Which lines in the records below contain the word "code"? Copy each one out.

----

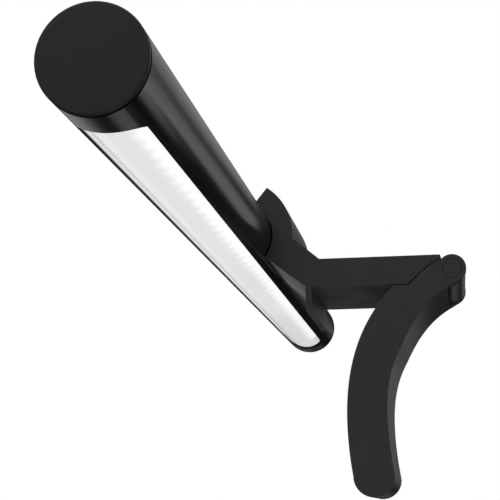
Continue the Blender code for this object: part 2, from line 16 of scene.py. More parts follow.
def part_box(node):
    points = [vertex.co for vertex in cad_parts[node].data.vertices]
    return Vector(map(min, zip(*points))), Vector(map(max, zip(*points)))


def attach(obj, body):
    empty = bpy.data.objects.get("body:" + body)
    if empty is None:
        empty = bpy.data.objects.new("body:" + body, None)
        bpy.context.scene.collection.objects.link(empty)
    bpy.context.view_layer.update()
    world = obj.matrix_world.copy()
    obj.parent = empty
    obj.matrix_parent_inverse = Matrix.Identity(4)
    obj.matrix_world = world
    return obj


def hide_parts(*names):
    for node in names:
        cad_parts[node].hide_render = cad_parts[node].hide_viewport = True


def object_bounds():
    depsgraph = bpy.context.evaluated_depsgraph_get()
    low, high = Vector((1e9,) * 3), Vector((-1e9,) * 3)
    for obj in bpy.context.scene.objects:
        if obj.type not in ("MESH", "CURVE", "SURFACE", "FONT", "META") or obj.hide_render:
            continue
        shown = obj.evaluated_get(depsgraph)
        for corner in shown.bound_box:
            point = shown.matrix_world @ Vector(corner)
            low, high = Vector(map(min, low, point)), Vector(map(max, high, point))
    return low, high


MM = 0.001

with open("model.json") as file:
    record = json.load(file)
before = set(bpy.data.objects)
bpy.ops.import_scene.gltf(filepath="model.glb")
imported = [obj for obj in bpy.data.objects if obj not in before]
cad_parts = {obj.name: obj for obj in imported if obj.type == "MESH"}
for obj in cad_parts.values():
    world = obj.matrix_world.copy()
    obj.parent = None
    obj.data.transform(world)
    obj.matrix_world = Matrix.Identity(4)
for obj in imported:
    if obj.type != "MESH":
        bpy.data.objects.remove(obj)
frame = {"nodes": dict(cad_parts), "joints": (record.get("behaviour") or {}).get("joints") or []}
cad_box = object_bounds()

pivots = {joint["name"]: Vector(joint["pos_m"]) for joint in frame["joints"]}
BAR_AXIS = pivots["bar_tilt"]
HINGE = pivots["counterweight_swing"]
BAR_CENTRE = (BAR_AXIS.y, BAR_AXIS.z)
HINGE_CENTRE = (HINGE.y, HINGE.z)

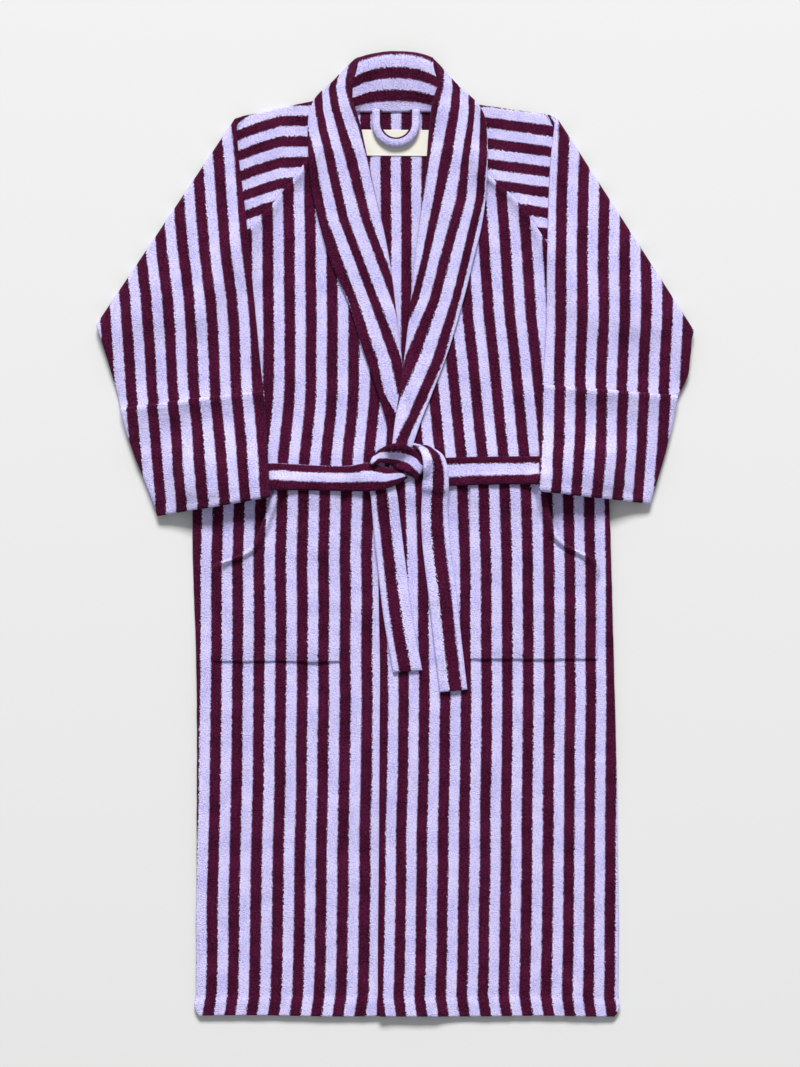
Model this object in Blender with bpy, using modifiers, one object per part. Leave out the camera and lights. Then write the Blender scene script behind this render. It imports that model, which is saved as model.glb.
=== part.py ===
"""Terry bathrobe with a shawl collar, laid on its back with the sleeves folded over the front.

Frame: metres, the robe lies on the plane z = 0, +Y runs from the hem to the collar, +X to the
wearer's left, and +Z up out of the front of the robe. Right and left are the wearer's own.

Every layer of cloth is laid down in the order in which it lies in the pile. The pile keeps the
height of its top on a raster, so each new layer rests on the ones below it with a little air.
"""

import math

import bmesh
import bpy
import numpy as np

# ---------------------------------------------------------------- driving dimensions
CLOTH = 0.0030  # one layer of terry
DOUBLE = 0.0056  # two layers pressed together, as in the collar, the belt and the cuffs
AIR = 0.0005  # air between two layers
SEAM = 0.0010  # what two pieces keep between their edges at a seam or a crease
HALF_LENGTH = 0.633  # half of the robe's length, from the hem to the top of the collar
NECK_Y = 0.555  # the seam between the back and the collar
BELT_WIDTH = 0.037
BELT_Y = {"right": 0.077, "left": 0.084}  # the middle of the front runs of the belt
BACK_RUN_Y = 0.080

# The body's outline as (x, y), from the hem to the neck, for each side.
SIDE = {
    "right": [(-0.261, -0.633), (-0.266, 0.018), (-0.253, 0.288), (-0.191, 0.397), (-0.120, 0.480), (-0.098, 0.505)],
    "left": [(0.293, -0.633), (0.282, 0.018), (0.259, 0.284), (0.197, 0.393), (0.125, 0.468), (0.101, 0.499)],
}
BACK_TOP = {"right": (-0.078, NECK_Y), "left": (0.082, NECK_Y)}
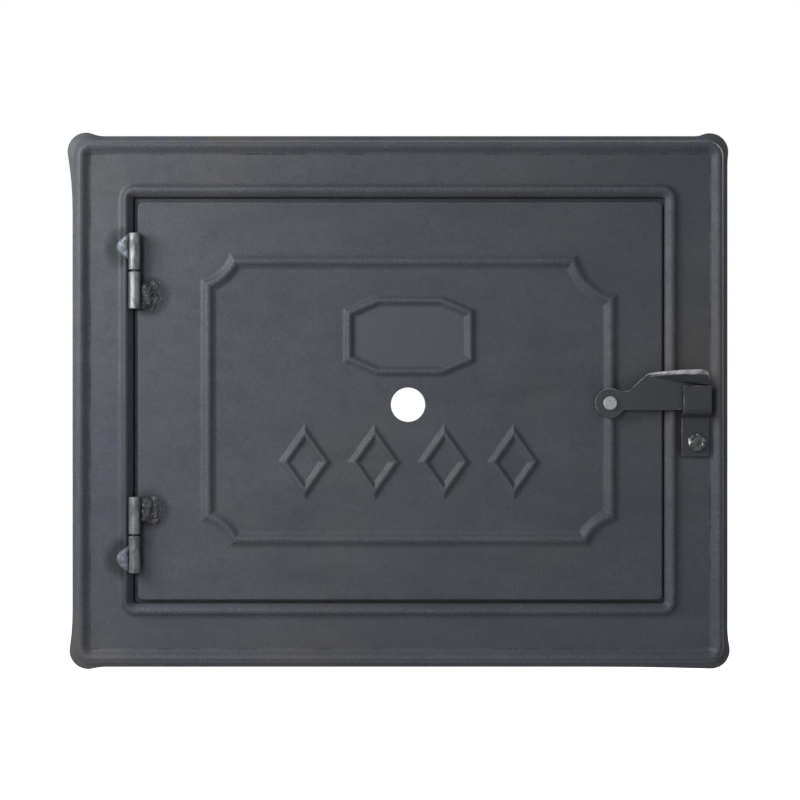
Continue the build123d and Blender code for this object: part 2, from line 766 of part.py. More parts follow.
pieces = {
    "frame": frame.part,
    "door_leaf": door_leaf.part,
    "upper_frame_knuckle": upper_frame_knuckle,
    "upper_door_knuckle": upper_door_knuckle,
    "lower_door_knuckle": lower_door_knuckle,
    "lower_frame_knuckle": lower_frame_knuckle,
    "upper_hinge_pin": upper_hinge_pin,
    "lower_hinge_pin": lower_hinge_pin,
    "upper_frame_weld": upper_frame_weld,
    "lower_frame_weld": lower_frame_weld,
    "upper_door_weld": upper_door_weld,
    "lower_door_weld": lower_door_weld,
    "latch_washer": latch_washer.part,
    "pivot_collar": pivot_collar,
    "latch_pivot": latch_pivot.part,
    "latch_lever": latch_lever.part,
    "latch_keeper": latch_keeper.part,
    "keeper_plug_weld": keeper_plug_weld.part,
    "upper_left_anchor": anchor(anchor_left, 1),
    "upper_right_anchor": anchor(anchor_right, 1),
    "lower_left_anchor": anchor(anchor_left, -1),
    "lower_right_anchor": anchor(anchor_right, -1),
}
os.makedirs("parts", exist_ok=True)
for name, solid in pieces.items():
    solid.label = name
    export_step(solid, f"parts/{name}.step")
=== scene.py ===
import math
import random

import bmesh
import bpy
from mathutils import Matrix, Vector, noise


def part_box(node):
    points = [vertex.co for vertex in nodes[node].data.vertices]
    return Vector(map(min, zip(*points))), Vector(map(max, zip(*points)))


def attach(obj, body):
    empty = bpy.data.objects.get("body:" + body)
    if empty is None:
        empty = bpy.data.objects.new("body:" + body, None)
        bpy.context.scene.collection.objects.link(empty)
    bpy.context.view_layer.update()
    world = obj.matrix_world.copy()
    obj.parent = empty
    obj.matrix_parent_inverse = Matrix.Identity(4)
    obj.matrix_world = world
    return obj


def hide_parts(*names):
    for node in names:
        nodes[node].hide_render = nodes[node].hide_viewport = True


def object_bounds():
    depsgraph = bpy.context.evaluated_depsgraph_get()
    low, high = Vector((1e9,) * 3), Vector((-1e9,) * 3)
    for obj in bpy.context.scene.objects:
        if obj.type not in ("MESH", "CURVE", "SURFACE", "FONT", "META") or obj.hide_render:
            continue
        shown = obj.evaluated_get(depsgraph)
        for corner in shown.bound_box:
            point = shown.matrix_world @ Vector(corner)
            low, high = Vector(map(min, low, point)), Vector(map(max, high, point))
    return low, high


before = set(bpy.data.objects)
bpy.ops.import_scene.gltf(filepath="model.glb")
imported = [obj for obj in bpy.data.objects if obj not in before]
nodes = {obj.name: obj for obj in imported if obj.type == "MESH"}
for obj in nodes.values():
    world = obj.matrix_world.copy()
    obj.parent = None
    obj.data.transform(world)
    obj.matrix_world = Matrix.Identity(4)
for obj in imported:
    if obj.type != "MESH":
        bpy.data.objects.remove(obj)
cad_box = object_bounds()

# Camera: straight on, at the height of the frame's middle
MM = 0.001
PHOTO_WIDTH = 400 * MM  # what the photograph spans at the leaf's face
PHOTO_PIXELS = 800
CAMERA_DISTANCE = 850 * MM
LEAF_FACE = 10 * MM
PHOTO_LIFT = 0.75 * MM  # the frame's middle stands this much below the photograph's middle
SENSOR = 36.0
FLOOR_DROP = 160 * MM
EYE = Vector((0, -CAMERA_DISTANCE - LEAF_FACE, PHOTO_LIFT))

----

The result:
Continue the Blender code for this object: part 2, from line 16 of scene.py. More parts follow.
Continue the build123d and Blender code for this object: part 2, from line 766 of part.py. More parts follow.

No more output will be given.